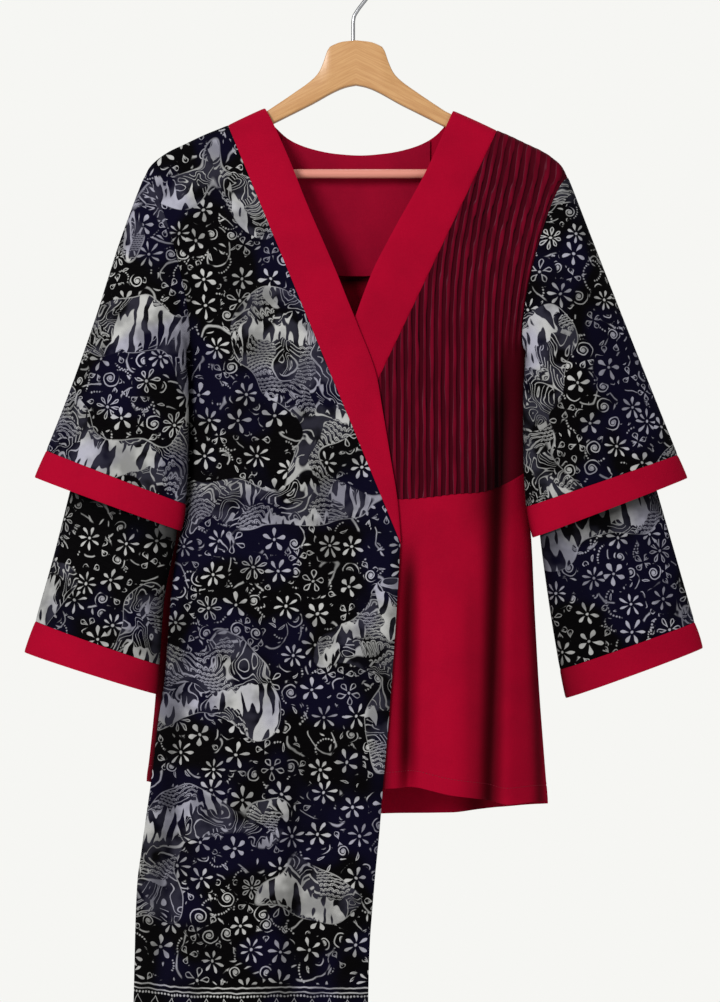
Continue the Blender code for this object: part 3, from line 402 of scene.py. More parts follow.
def fold_shade(table, x, down):
    """How dark the shade painted into the cloth's colour is; below 0 on its inner face."""
    light = 1.0
    for row in table:
        light = light * (1 - row.dark * fold_at(row, x, down) * (1 - ease((down - row.end) / row.rise)))
    return 1 - light


def depth(face, fold_table, layer, x, down):
    """Distance of the body's cloth from the middle plane; a layer lies that much further in."""
    drop = np.maximum(down - shoulder_down(x), 0)
    near = np.sqrt(np.maximum(RIDGE_RADIUS**2 - np.maximum(RIDGE_RADIUS - drop, 0) ** 2, 0))
    far = read(HANG, "drop", "front" if face == FRONT else "back", drop)
    full = np.where(drop < RIDGE_RADIUS, near, far) - layer * ease(drop / UNDER_FULL)
    full = full + sum(fold.depth * fold_at(fold, x, down) for fold in fold_table)
    left = x > 0
    edge = np.where(left, side_edge(LEFT, face, down), side_edge(RIGHT, face, down))
    at_edge = np.where(left, edge_depth(LEFT, face, down), edge_depth(RIGHT, face, down))
    width = mix(TIP_ROUND, EDGE_ROUND, ease((down - TIP_DOWN) / 100))
    turn = np.sin(math.pi / 2 * np.clip((edge - np.abs(x)) / width, 0, 1))
    return at_edge + (full - at_edge) * turn


outer_surface = partial(depth, FRONT, OUTER_FOLDS, 0.0)
under_surface = partial(depth, FRONT, UNDER_FOLDS, UNDER_LAYER)
back_surface = partial(depth, BACK, BACK_FOLDS, 0.0)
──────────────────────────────
- Exercise prompt
Give the listing above again, word for word.

- Written solution
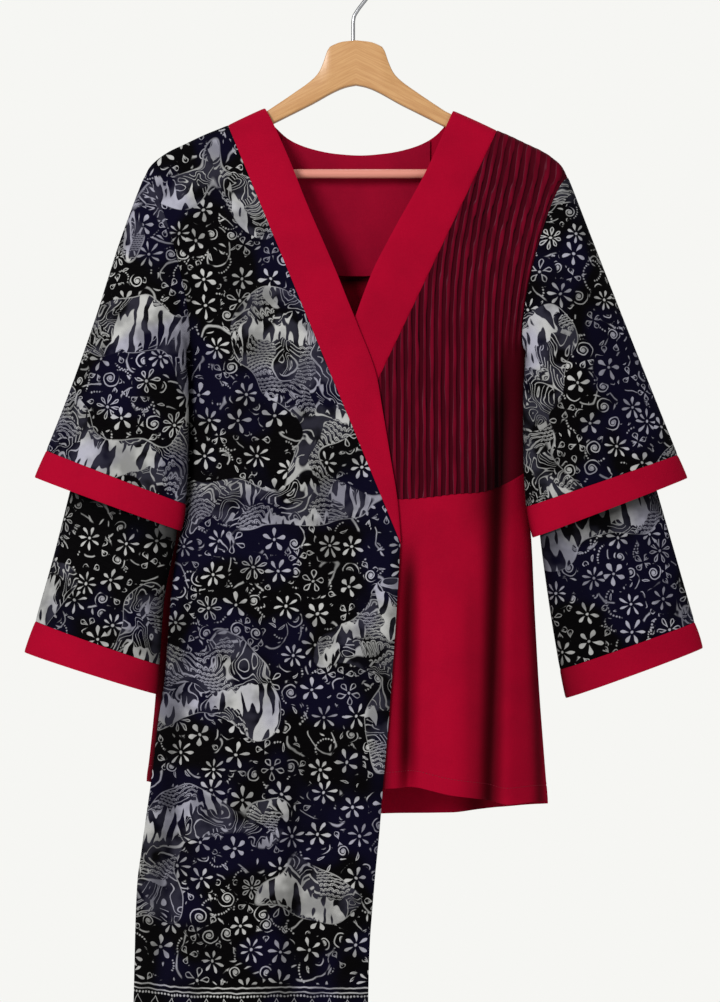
Continue the Blender code for this object: part 3, from line 402 of scene.py. More parts follow.
def fold_shade(table, x, down):
    """How dark the shade painted into the cloth's colour is; below 0 on its inner face."""
    light = 1.0
    for row in table:
        light = light * (1 - row.dark * fold_at(row, x, down) * (1 - ease((down - row.end) / row.rise)))
    return 1 - light


def depth(face, fold_table, layer, x, down):
    """Distance of the body's cloth from the middle plane; a layer lies that much further in."""
    drop = np.maximum(down - shoulder_down(x), 0)
    near = np.sqrt(np.maximum(RIDGE_RADIUS**2 - np.maximum(RIDGE_RADIUS - drop, 0) ** 2, 0))
    far = read(HANG, "drop", "front" if face == FRONT else "back", drop)
    full = np.where(drop < RIDGE_RADIUS, near, far) - layer * ease(drop / UNDER_FULL)
    full = full + sum(fold.depth * fold_at(fold, x, down) for fold in fold_table)
    left = x > 0
    edge = np.where(left, side_edge(LEFT, face, down), side_edge(RIGHT, face, down))
    at_edge = np.where(left, edge_depth(LEFT, face, down), edge_depth(RIGHT, face, down))
    width = mix(TIP_ROUND, EDGE_ROUND, ease((down - TIP_DOWN) / 100))
    turn = np.sin(math.pi / 2 * np.clip((edge - np.abs(x)) / width, 0, 1))
    return at_edge + (full - at_edge) * turn


outer_surface = partial(depth, FRONT, OUTER_FOLDS, 0.0)
under_surface = partial(depth, FRONT, UNDER_FOLDS, UNDER_LAYER)
back_surface = partial(depth, BACK, BACK_FOLDS, 0.0)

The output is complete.